Towards the end of "Spycatcher" Wright starts to talk of items beyond the concerns of 1960s mole-hunting. He talks about a "decisive shift inside MI5 towards domestic concerns", and includes a few words on MI5's operations in Northern Ireland. He mentions "student militancy in the 1960s gave way to industrial militancy in the 1970s", adding that "intelligence on domestic subversion became the overriding priority". He also comments of the increasing computerisation of MI5 and their projected links to state computer databases such as the National-Insurance database at Newcastle; "from now on we were to be data processors."

In the book's final chapter, Wright talks of approaches from colleagues who said of the prime minister, "Wilson's a bloody menace and it's about time the public knew the truth .... this time we'll have him out." Wright goes on to say, "Although the full Wilson story never emerged, it was obvious to me that the boys had been actively pushing their plan as much as they could. No wonder Wilson was later to claim that he was the victim of a plot!"

Peter Wright concludes the book with a mention of the Trend inquiry in 1974 into the question of whether Hollis was indeed a Russian mole. In 1981 prime minister Thatcher told the Commons that Trend had concluded Hollis was not a Russian agent. On this note ends the 382-page saga of mole-hunting.



MI5 Booklet Replies to "Spycatcher" Allegations

The third edition of HMSO official publication "MI5 The Security Service" has the following to say on the "Wilson Plot" allegations;

"In his book Spycatcher, the former Security Service officer Peter Wright claimed that up to 30 members of the Service had plotted to undermine the former Prime Minister Harold Wilson. This allegation was exhaustively investigated and it was concluded, as stated publicly by Ministers, that no such plot had ever existed. Wright himself finally admitted in an interview with BBC1's Panorama programme in 1988 that his account had been unreliable."

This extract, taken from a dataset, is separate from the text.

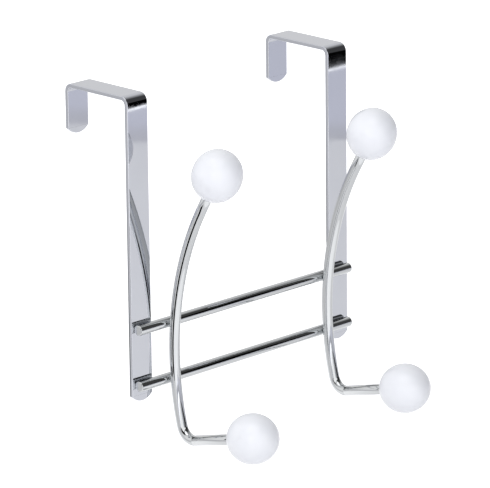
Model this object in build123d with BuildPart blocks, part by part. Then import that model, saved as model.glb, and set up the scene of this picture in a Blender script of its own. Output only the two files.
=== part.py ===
"""Coat hook rail that hangs over the top of a door: two flat straps, two cross rails, two double hooks.

Millimetres. X runs along the rails, Y points from the room into the door, Z is up.
The origin is the top front edge of the door, midway between the straps.
"""
import os
from math import sqrt

from build123d import *

# Straps: flat steel strip bent over the door
STRAP_WIDTH = 15.0
STRAP_THICKNESS = 2.4
STRAP_SPACING = 155.0
DOOR_GAP = 45.0
FRONT_LEG_LENGTH = 171.0
REAR_LIP_LENGTH = 27.0
BEND_INNER_RADIUS = 2.6
TIP_RADIUS = 9.7
STRAP_EDGE_ROUND = 0.4

# Rails: straight wire welded across the front of both straps
WIRE_DIAMETER = 6.0
UPPER_RAIL_DROP = 129.0
LOWER_RAIL_DROP = 161.3
RAIL_END_INSET = 2.1
RAIL_END_CHAMFER = 0.5
RAIL_WELD_SINK = 0.15

# Hooks: one bent wire each, welded in front of both rails
HOOK_SPACING = 120.5
HOOK_WELD_SINK = 0.25
BACK_RADIUS = 170.0
BACK_ANGLE_ABOVE = 30.0
BACK_ANGLE_BELOW = 14.3
PRONG_LENGTH = 25.4
ELBOW_RADIUS = 8.5
ARM_RISE_ANGLE = 14.65
ARM_LENGTH = 46.5
WIRE_PAST_BALL_CENTRE = 2.0

# Balls: moulded knobs with a blind bore, a little longer than they are wide
BALL_DIAMETER = 28.0
BALL_LENGTH = 30.5
BALL_LAND_DIAMETER = 9.0

# Places worked out from the sizes above
strap_x = STRAP_SPACING / 2
hook_x = HOOK_SPACING / 2
wire_radius = WIRE_DIAMETER / 2
rail_y = -(STRAP_THICKNESS + wire_radius - RAIL_WELD_SINK)
rail_heights = {"upper_rail": -UPPER_RAIL_DROP, "lower_rail": -LOWER_RAIL_DROP}
rail_length = STRAP_SPACING + STRAP_WIDTH - 2 * RAIL_END_INSET


def build_strap(label, x):
    """One strip: front leg, bridge and rear lip, swept as a flat band, then its two ends cut round."""
    mid = STRAP_THICKNESS / 2
    bend_radius = BEND_INNER_RADIUS + mid
    with BuildPart() as strap:
        with BuildSketch(Plane.YZ.offset(x - STRAP_WIDTH / 2)):
            with BuildLine():
                FilletPolyline(
                    (-mid, -FRONT_LEG_LENGTH),
                    (-mid, mid),
                    (DOOR_GAP + mid, mid),
                    (DOOR_GAP + mid, -REAR_LIP_LENGTH),
                    radius=bend_radius,
                )
            trace(line_width=STRAP_THICKNESS)
        extrude(amount=STRAP_WIDTH)
        # The corners outside each round tip are cut away through that leg alone
        for face_y, tip_z in ((0, -FRONT_LEG_LENGTH), (DOOR_GAP + STRAP_THICKNESS, -REAR_LIP_LENGTH)):
            with BuildSketch(Plane(origin=(x, face_y, tip_z), x_dir=(1, 0, 0), z_dir=(0, -1, 0))):
                with Locations((0, TIP_RADIUS / 2)):
                    Rectangle(STRAP_WIDTH + 2, TIP_RADIUS)
                with Locations((0, TIP_RADIUS)):
                    Circle(TIP_RADIUS, mode=Mode.SUBTRACT)
            extrude(amount=STRAP_THICKNESS, mode=Mode.SUBTRACT)
        # Every edge along the strip is rounded, the short corner edges of the tips stay as cut
        shortest_rounded = STRAP_THICKNESS + STRAP_EDGE_ROUND
        along_strip = strap.edges().filter_by(Axis.X, reverse=True)
        fillet(along_strip.filter_by(lambda edge: edge.length > shortest_rounded), STRAP_EDGE_ROUND)
    strap.part.label = label
    return strap.part


def build_rail(label, height):
    """One straight wire with broken end edges and a shallow flat where each strap bites into it."""
    with BuildPart() as rail:
        with BuildSketch(Plane.YZ.offset(-rail_length / 2)):
            with Locations((rail_y, height)):
                Circle(wire_radius)
        extrude(amount=rail_length)
        chamfer(rail.edges().filter_by(GeomType.CIRCLE), RAIL_END_CHAMFER)
        for x in (-strap_x, strap_x):
            with Locations((x, -STRAP_THICKNESS, height)):
                Box(
                    STRAP_WIDTH,
                    STRAP_THICKNESS,
                    WIRE_DIAMETER,
                    align=(Align.CENTER, Align.MIN, Align.CENTER),
                    mode=Mode.SUBTRACT,
                )
    rail.part.label = label
    return rail.part


def hook_centre_line(x):
    """The wire's middle line from the upper end to the lower end, in the plane of the hook."""
    rail_middle = -(UPPER_RAIL_DROP + LOWER_RAIL_DROP) / 2
    half_pitch = (LOWER_RAIL_DROP - UPPER_RAIL_DROP) / 2
    wire_y_at_rails = rail_y - WIRE_DIAMETER + HOOK_WELD_SINK
    back_centre = (wire_y_at_rails - sqrt(BACK_RADIUS**2 - half_pitch**2), rail_middle)
    elbow_turn = 90 - BACK_ANGLE_BELOW + ARM_RISE_ANGLE
    with BuildLine(Plane.YZ.offset(x)) as wire_line:
        back = CenterArc(
            back_centre,
            BACK_RADIUS,
            BACK_ANGLE_ABOVE,
            -(BACK_ANGLE_ABOVE + BACK_ANGLE_BELOW),
        )
        elbow = JernArc(back @ 1, back % 1, ELBOW_RADIUS, -elbow_turn)
        PolarLine(elbow @ 1, ARM_LENGTH + WIRE_PAST_BALL_CENTRE, 180 - ARM_RISE_ANGLE)
        PolarLine(back @ 0, PRONG_LENGTH + WIRE_PAST_BALL_CENTRE, 90 + BACK_ANGLE_ABOVE)
    return wire_line.wire()


def build_hook(label, centre_line):
    """One round wire along its bent line, with a saddle where it sits on each rail."""
    with BuildPart() as hook:
        with BuildSketch(centre_line ^ 0):
            Circle(wire_radius)
        sweep(path=centre_line)
        for height in rail_heights.values():
            with Locations((0, rail_y, height)):
                Cylinder(wire_radius, rail_length, rotation=(0, 90, 0), mode=Mode.SUBTRACT)
    hook.part.label = label
    return hook.part


def build_ball(label, wire_end, outward):
    """One knob, turned about the wire's line: an oval body, a small flat land and a blind bore."""
    half_length = BALL_LENGTH / 2
    ball_radius = BALL_DIAMETER / 2
    land_radius = BALL_LAND_DIAMETER / 2
    land_depth = half_length * sqrt(1 - (land_radius / ball_radius) ** 2)
    centre = wire_end - outward * WIRE_PAST_BALL_CENTRE
    section = Plane(origin=centre, x_dir=(1, 0, 0), z_dir=Vector(1, 0, 0).cross(outward))
    with BuildPart() as ball:
        with BuildSketch(section):
            with BuildLine():
                outline = EllipticalCenterArc((0, 0), ball_radius, half_length, -90, arc_size=180)
                Line(outline @ 1, outline @ 0)
            make_face()
            with Locations((0, -land_depth)):
                Rectangle(2 * ball_radius, half_length, align=(Align.CENTER, Align.MAX), mode=Mode.SUBTRACT)
            with Locations((0, WIRE_PAST_BALL_CENTRE)):
                Rectangle(WIRE_DIAMETER, BALL_LENGTH, align=(Align.CENTER, Align.MAX), mode=Mode.SUBTRACT)
        revolve(axis=Axis(centre, outward))
    ball.part.label = label
    return ball.part


pieces = [build_rail(label, height) for label, height in rail_heights.items()]
for side, sign in (("left", -1), ("right", 1)):
    pieces.append(build_strap(side + "_strap", sign * strap_x))
    wire_line = hook_centre_line(sign * hook_x)
    pieces.append(build_hook(side + "_hook", wire_line))
    pieces.append(build_ball(side + "_upper_ball", wire_line @ 0, -(wire_line % 0)))
    pieces.append(build_ball(side + "_lower_ball", wire_line @ 1, wire_line % 1))

os.makedirs("parts", exist_ok=True)
for piece in pieces:
    export_step(piece, "parts/" + piece.label + ".step")
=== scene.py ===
"""Chrome coat hook rail that hangs over a door, in a white photo studio. Metres, Z up, the CAD's frame."""
from math import cos, pi, radians, sin, sqrt

import bmesh
import bpy
from mathutils import Matrix, Vector


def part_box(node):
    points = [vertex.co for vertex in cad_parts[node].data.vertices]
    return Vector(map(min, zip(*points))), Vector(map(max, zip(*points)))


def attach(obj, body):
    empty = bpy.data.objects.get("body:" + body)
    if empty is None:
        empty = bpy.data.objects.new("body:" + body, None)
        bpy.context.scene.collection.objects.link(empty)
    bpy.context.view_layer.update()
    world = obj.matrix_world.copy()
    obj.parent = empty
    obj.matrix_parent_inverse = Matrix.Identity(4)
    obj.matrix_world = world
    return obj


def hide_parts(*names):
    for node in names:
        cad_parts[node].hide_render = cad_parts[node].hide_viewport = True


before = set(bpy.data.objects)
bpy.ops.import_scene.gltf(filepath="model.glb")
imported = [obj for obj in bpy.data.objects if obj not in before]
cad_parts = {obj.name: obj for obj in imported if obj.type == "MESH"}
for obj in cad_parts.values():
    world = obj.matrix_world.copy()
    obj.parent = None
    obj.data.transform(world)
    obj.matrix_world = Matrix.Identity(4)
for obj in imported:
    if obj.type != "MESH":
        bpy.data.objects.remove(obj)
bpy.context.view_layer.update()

# Camera: a long lens, a little over two metres away, looks from the front left and slightly down.
# The turn about its own axis is the small tilt with which the rail was photographed.
MM = 0.001
CAMERA_AIM = Vector((1.05, -4.2, -97.7)) * MM
CAMERA_DISTANCE = 2371 * MM
CAMERA_AZIMUTH = radians(44.54)
CAMERA_ELEVATION = radians(16.34)
CAMERA_TILT = radians(-0.656)
CAMERA_LENS = 312.1
CAMERA_REACH = 50

flat_ahead = Vector((sin(CAMERA_AZIMUTH), cos(CAMERA_AZIMUTH), 0))
ahead = flat_ahead * cos(CAMERA_ELEVATION) - Vector((0, 0, sin(CAMERA_ELEVATION)))
upright = ahead.to_track_quat("-Z", "Y").to_matrix().to_4x4()
stand = Matrix.Translation(CAMERA_AIM - ahead * CAMERA_DISTANCE)
camera = bpy.data.objects.new("camera", bpy.data.cameras.new("camera"))
camera.data.lens = CAMERA_LENS
camera.data.clip_end = CAMERA_REACH
camera.matrix_world = stand @ upright @ Matrix.Rotation(CAMERA_TILT, 4, "Z")
bpy.context.scene.collection.objects.link(camera)
bpy.context.scene.camera = camera

# Cross rails: two straight lengths of 6 mm bright drawn steel wire, sawn off, with the end edges broken.
# They are resistance welded across the straps and chromed with them, so the joints show no bead.
WIRE_SIDES = 96
WIRE_END_BREAK = 0.5 * MM
WIRE_END_LAND = 0.1 * MM
ROUNDING_STEPS = 4
SQUARE_ON = 0.999
WIRE_BRIGHT = "C8CACB"
WIRE_HAZED = "C2C4C6"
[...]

It adds the following about Wright's claim that Hollis was a Russian mole;

"It was claimed that the former Director General of the Security Service, Sir Roger Hollis, was a Russian spy. The Trend inquiry of 1974 cleared Hollis of that accusation. Subsequently, the evidence of the former KGB officer Oleg Gordievsky confirmed this judgment."

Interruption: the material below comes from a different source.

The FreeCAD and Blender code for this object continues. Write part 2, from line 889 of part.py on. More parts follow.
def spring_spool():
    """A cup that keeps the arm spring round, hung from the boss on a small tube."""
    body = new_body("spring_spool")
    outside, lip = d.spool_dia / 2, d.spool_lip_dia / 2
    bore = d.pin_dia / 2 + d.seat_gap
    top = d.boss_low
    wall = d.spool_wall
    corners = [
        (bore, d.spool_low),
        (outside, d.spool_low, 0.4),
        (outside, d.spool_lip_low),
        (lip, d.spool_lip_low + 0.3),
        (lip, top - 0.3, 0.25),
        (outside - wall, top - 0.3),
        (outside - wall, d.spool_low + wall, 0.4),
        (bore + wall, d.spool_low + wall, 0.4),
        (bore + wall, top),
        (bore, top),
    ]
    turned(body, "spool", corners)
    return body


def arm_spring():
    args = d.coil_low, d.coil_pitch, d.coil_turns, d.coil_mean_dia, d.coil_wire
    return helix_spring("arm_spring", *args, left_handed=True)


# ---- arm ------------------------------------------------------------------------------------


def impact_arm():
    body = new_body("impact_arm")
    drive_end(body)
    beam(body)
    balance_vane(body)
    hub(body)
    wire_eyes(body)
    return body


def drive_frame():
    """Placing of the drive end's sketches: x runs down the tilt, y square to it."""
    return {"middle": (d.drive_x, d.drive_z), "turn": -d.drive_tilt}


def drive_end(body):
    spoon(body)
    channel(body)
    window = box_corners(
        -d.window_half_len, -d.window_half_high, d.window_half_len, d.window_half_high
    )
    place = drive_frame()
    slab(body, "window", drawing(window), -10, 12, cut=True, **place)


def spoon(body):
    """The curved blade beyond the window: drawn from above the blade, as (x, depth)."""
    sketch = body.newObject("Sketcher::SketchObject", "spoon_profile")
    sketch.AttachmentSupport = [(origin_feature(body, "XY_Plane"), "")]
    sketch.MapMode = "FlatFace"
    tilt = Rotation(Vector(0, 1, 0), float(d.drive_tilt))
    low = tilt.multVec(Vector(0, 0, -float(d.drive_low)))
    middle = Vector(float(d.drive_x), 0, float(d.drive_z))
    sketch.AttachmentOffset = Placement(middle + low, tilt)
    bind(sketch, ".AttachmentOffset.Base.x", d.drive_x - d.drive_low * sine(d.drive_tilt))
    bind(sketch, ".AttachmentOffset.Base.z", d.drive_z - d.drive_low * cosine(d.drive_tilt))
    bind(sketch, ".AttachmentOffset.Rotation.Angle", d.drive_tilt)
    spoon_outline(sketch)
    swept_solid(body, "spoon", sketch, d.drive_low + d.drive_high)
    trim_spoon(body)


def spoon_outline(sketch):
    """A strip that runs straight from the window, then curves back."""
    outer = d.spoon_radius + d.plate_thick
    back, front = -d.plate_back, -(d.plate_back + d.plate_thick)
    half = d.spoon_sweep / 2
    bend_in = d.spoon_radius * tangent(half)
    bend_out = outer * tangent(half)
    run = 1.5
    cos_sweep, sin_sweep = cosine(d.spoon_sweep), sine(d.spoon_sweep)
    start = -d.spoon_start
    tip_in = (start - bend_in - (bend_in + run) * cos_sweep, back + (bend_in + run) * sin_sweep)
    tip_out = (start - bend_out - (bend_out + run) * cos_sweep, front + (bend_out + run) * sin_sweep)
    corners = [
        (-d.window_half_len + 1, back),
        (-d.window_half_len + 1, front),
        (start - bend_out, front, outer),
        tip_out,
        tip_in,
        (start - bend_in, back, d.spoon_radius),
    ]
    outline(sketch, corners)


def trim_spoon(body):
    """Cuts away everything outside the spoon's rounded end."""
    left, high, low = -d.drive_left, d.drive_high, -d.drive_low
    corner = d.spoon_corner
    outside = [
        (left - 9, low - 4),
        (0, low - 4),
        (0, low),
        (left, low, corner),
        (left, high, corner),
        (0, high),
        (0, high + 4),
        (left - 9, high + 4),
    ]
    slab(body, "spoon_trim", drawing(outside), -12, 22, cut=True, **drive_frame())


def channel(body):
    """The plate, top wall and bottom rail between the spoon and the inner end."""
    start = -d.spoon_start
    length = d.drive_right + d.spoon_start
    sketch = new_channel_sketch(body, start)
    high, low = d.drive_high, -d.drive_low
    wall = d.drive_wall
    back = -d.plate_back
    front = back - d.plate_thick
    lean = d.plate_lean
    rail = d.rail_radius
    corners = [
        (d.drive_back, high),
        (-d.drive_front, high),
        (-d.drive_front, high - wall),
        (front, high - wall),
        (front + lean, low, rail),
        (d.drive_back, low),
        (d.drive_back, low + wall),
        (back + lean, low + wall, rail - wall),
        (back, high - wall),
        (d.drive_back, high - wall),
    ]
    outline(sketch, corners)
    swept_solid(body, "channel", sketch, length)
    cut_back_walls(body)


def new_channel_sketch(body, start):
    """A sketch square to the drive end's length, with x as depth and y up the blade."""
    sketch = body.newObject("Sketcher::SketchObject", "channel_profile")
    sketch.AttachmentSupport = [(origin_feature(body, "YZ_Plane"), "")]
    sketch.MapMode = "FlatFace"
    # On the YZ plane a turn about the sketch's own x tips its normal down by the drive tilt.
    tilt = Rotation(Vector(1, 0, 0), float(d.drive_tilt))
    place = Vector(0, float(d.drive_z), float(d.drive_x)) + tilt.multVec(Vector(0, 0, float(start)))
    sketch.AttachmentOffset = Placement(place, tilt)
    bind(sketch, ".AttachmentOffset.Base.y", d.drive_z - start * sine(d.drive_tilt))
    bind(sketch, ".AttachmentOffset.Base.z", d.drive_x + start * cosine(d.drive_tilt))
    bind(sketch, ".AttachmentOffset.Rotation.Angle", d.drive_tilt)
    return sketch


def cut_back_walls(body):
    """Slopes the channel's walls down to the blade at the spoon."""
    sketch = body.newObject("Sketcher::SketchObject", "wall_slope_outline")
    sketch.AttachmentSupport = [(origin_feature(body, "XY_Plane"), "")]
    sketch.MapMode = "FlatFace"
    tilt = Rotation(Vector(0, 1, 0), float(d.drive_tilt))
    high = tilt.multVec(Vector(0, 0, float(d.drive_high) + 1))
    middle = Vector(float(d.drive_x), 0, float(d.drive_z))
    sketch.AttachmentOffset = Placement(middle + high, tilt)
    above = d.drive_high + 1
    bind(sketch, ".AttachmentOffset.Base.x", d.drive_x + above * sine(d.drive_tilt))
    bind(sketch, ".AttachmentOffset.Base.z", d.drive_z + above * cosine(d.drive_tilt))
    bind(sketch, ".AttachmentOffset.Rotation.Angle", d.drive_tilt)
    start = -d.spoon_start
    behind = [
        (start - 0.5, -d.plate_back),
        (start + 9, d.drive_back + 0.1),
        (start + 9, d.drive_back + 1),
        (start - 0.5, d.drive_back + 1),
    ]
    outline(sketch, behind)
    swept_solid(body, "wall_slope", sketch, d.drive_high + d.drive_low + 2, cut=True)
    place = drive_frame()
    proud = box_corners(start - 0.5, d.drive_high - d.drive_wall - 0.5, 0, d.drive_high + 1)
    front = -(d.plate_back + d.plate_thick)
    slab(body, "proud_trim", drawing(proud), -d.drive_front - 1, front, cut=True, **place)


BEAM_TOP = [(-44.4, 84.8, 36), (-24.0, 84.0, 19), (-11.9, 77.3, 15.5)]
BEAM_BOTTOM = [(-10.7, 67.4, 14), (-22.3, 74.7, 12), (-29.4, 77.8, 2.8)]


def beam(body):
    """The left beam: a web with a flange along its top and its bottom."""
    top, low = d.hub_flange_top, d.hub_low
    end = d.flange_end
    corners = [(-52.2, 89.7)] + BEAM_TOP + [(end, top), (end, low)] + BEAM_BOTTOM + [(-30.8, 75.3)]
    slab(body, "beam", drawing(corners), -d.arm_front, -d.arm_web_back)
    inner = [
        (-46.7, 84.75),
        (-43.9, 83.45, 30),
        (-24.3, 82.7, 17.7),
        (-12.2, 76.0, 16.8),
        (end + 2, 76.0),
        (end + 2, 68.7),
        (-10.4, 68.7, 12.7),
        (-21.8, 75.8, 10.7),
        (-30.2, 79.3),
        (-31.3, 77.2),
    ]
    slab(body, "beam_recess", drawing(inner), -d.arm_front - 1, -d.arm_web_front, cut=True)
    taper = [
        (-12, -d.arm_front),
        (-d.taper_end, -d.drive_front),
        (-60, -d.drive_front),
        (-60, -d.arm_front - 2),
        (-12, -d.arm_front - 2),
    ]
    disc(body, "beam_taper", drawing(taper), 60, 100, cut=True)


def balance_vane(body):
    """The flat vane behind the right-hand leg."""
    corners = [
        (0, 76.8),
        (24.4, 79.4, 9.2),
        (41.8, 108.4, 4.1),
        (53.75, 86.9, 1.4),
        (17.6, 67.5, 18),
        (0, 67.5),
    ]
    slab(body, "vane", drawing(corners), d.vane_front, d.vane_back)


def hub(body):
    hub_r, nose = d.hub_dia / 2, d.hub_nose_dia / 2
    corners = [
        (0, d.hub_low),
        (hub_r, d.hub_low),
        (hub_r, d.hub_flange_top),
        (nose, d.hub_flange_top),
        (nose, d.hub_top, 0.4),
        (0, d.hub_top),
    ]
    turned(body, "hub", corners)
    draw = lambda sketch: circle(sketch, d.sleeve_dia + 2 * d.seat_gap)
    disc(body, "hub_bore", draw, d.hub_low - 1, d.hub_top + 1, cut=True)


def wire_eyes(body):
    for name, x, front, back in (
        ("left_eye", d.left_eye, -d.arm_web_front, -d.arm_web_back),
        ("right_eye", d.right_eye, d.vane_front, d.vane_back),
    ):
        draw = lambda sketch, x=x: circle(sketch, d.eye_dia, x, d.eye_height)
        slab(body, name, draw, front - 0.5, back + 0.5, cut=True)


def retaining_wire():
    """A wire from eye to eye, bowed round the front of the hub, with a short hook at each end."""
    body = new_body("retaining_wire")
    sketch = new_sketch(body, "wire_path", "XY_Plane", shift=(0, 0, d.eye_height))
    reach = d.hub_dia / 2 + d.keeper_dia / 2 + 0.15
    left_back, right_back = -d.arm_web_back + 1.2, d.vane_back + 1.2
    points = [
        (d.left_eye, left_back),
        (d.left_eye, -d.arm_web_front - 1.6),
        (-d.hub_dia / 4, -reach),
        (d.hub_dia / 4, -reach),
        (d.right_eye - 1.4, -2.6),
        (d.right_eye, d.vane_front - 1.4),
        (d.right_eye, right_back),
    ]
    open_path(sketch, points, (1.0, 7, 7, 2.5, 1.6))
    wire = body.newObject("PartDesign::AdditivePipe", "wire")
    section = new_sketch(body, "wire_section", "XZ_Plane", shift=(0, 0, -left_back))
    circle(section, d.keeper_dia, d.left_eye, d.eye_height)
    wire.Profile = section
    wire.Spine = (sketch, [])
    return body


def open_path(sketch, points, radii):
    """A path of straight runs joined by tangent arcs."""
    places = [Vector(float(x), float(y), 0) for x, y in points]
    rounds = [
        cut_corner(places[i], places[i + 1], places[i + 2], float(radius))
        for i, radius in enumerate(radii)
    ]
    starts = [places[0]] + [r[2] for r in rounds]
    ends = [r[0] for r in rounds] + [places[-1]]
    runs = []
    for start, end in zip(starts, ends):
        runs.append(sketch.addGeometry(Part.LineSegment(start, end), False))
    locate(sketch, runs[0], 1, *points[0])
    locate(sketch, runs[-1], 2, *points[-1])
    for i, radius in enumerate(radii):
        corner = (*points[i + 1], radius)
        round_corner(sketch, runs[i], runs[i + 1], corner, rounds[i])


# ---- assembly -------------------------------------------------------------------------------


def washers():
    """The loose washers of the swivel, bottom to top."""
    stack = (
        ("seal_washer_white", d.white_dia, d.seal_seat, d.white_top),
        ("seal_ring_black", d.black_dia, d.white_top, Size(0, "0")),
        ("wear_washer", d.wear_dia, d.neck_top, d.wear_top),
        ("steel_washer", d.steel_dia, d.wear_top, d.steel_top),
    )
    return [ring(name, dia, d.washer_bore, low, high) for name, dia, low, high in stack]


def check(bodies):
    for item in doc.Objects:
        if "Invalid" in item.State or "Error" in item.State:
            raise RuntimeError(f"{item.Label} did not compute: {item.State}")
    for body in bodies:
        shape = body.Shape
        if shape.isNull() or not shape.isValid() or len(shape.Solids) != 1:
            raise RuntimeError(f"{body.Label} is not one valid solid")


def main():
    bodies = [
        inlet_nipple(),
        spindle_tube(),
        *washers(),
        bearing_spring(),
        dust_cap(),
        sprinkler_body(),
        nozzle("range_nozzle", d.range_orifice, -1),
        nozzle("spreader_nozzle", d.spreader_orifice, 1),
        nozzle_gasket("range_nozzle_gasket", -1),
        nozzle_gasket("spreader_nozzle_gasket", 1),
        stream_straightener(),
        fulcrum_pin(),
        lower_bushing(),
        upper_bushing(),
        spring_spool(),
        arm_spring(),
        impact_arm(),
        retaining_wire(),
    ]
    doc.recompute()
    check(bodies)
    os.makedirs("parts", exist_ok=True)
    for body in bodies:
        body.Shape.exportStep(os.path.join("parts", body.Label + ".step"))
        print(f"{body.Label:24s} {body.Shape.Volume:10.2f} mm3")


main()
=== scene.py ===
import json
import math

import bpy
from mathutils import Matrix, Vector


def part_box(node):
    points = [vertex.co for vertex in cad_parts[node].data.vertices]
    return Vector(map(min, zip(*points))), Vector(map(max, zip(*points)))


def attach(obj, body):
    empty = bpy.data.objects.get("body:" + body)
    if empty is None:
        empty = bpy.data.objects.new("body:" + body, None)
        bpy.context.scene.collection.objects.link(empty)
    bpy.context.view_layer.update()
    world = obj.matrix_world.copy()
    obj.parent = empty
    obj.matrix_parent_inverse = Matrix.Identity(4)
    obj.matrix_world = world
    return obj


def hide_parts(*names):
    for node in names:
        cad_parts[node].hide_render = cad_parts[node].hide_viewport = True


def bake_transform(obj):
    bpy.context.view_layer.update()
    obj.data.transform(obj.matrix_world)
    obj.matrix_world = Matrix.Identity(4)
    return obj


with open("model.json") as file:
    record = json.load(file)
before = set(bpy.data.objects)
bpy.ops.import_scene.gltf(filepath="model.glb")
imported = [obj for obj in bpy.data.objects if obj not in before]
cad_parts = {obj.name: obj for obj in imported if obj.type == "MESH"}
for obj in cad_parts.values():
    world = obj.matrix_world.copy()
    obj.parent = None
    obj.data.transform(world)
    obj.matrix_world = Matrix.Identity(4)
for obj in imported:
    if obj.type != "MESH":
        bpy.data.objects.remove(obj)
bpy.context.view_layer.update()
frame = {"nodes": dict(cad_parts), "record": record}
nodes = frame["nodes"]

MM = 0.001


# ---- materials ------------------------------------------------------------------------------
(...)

The booklet in general is pretty much a whitewash of MI5's activities, so nobody need be surprised by the statements quoted above.



Brief Outline of the "Spycatcher" Affair

In September 1985 the Attorney General began proceedings in New South Wales to prevent Peter Wright and his publisher from publishing his book Spycatcher which contained an account of alleged irregularities and illegalities by members of the security service. On June 22 and 23, 1986, the Observer and Guardian newspapers respectively published articles giving the outline of Wright's allegations. The Observer article is reproduced to the left of this paragraph. On 27 June 1986 the Attorney General obtained "gagging order" ex-parte injunctions these two newspapers, followed by an inter partes hearing on July 11 which continued the injunctions.

Then on March 13, 1987 the British Government's action in New South Wales was dismissed by the Australian judge.


On April 27, 1987 the Independent published an article containing much new material from Wright's book, which is shown below.




Soon after the above article was published, the British Government sued the Independent and two other newspapers for contempt of court in ignoring the previous injunctions - this action was struck out. Finally on 12 July 1987 the Sunday Times published extracts from the book, as shown below.




There followed more legal manoeuvres, which resulted in the book being published in Australia and the USA. In 1991 all 24 judges of the European Court of Human Rights unanimously found the British Government to be in breach of the European Convention on Human Rights when it tried to gag newspapers in the "Spycatcher Affair". Peter Wright died in April 1995.